* _Exercise aim_
Search the entries below. Return every line that has "picture" in it.

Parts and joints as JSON
+++
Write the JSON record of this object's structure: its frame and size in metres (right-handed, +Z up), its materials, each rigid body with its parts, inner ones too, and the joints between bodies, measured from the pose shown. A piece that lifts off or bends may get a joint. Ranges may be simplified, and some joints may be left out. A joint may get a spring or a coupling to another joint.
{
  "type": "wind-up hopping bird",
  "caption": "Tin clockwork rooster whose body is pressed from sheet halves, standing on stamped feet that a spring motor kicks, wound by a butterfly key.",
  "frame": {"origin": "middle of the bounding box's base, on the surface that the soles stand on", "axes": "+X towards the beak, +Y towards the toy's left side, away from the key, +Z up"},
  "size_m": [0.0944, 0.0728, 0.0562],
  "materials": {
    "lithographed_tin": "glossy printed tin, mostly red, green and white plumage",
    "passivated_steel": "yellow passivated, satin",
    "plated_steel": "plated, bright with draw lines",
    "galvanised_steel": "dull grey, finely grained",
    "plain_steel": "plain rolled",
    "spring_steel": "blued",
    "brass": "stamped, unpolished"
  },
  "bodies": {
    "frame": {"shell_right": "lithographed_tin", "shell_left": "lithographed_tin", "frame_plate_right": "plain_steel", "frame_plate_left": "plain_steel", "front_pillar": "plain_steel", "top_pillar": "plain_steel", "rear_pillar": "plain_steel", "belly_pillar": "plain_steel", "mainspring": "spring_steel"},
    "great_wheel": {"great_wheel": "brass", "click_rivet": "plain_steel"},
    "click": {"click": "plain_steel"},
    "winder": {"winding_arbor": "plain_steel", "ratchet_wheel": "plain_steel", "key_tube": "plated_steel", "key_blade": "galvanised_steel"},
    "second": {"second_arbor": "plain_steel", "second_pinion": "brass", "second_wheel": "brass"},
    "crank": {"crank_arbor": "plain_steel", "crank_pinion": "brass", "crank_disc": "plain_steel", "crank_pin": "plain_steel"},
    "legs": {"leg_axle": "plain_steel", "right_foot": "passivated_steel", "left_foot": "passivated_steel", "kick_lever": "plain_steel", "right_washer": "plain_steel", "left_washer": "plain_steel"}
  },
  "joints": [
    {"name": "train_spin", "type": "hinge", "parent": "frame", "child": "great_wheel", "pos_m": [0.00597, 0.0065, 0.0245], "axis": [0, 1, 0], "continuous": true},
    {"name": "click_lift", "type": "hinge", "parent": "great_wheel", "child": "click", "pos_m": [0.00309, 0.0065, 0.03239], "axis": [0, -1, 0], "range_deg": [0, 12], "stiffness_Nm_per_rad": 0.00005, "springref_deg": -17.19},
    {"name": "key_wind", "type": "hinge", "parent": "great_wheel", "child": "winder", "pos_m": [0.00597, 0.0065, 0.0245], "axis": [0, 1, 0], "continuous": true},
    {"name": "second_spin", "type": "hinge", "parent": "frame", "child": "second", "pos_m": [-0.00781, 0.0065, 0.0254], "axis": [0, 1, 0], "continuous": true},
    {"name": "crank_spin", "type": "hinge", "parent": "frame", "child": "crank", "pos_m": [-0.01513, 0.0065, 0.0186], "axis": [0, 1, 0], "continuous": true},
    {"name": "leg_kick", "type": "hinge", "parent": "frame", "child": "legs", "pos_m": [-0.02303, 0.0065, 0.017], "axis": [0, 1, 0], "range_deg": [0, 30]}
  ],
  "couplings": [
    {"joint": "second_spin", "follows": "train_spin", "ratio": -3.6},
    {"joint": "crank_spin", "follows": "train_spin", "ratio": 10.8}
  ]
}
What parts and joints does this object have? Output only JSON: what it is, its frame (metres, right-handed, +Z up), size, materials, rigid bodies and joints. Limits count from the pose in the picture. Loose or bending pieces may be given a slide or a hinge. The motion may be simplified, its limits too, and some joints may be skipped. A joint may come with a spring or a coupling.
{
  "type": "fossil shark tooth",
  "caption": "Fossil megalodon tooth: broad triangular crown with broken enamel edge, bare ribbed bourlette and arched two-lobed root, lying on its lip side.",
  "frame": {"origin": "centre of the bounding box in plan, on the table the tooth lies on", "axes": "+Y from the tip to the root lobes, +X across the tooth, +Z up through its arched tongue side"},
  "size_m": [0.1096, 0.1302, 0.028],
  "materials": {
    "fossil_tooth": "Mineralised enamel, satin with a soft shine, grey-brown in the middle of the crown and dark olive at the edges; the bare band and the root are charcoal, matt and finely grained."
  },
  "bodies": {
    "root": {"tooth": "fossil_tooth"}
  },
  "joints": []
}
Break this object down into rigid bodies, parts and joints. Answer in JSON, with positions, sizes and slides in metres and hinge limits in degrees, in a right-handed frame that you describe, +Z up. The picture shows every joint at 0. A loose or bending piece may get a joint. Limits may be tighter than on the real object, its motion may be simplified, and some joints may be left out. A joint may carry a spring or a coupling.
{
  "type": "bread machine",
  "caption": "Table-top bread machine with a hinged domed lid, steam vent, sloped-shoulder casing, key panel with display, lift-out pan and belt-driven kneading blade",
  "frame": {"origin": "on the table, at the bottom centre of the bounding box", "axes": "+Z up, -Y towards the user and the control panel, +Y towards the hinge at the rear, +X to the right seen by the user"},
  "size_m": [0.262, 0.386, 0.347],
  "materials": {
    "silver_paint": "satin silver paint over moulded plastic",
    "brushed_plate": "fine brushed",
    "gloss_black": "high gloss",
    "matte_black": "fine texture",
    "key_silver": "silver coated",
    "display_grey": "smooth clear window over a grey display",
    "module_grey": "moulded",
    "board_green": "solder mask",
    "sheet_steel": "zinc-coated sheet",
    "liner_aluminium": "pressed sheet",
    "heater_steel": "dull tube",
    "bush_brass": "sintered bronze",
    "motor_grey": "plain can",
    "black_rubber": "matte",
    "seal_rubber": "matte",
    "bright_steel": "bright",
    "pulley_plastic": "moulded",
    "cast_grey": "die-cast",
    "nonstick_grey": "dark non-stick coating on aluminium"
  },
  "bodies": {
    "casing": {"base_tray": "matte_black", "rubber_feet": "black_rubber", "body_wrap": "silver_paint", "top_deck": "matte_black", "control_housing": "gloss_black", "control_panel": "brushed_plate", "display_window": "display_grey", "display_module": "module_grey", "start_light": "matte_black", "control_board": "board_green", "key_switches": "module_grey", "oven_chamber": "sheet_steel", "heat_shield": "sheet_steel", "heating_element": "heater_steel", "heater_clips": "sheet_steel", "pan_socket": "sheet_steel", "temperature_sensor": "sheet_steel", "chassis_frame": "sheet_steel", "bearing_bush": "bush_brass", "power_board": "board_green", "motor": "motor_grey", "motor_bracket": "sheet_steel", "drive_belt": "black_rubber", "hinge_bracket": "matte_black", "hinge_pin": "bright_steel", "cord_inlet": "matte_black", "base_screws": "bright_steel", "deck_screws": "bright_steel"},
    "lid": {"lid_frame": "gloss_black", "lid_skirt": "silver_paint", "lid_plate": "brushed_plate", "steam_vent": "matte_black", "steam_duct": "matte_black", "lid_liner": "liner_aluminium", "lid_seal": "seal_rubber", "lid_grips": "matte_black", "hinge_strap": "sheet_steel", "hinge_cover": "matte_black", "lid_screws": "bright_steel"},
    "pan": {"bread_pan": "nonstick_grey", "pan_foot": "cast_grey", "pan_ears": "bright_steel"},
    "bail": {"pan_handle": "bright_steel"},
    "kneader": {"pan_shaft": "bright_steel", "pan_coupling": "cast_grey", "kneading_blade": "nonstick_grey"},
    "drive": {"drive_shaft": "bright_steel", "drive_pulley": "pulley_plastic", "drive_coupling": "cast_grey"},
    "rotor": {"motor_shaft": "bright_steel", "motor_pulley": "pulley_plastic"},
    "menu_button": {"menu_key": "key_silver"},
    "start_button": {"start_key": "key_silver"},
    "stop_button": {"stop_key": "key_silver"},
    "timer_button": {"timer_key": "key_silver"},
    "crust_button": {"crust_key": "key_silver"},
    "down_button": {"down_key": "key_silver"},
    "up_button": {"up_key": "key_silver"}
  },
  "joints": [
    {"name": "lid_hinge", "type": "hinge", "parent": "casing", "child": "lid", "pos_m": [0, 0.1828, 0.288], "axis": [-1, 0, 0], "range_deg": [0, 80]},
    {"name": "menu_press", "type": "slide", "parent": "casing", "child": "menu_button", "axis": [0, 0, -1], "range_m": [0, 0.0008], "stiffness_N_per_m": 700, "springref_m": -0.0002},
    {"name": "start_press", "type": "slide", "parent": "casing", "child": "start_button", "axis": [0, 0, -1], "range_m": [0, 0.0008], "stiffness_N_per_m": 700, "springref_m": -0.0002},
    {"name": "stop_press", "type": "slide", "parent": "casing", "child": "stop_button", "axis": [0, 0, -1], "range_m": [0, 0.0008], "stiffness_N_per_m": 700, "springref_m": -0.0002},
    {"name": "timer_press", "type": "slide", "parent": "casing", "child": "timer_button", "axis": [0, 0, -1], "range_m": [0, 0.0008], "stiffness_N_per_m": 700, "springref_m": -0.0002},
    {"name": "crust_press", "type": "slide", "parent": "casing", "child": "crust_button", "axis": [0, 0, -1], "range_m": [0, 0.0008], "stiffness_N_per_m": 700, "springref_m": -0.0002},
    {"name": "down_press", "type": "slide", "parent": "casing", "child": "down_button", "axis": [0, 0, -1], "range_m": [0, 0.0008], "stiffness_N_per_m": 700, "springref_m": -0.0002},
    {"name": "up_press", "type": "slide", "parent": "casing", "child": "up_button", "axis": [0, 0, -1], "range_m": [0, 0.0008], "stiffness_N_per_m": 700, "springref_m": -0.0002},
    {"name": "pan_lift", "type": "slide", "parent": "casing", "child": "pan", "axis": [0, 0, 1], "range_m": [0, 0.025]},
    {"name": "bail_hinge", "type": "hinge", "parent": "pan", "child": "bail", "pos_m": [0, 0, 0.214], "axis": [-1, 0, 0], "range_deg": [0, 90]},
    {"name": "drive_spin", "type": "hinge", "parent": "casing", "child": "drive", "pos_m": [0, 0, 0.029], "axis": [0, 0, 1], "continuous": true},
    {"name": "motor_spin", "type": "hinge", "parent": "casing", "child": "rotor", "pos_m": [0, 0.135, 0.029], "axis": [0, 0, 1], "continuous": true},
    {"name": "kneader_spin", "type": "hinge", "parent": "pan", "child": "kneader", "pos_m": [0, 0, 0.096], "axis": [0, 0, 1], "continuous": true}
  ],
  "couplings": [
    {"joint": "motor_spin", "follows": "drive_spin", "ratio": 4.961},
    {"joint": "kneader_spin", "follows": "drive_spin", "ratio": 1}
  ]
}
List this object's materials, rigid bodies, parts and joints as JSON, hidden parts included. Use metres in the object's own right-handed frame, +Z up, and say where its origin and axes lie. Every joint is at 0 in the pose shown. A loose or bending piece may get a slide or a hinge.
+++
* _Expected answer_
What parts and joints does this object have? Output only JSON: what it is, its frame (metres, right-handed, +Z up), size, materials, rigid bodies and joints. Limits count from the pose in the picture. Loose or bending pieces may be given a slide or a hinge. The motion may be simplified, its limits too, and some joints may be skipped. A joint may come with a spring or a coupling.
Break this object down into rigid bodies, parts and joints. Answer in JSON, with positions, sizes and slides in metres and hinge limits in degrees, in a right-handed frame that you describe, +Z up. The picture shows every joint at 0. A loose or bending piece may get a joint. Limits may be tighter than on the real object, its motion may be simplified, and some joints may be left out. A joint may carry a spring or a coupling.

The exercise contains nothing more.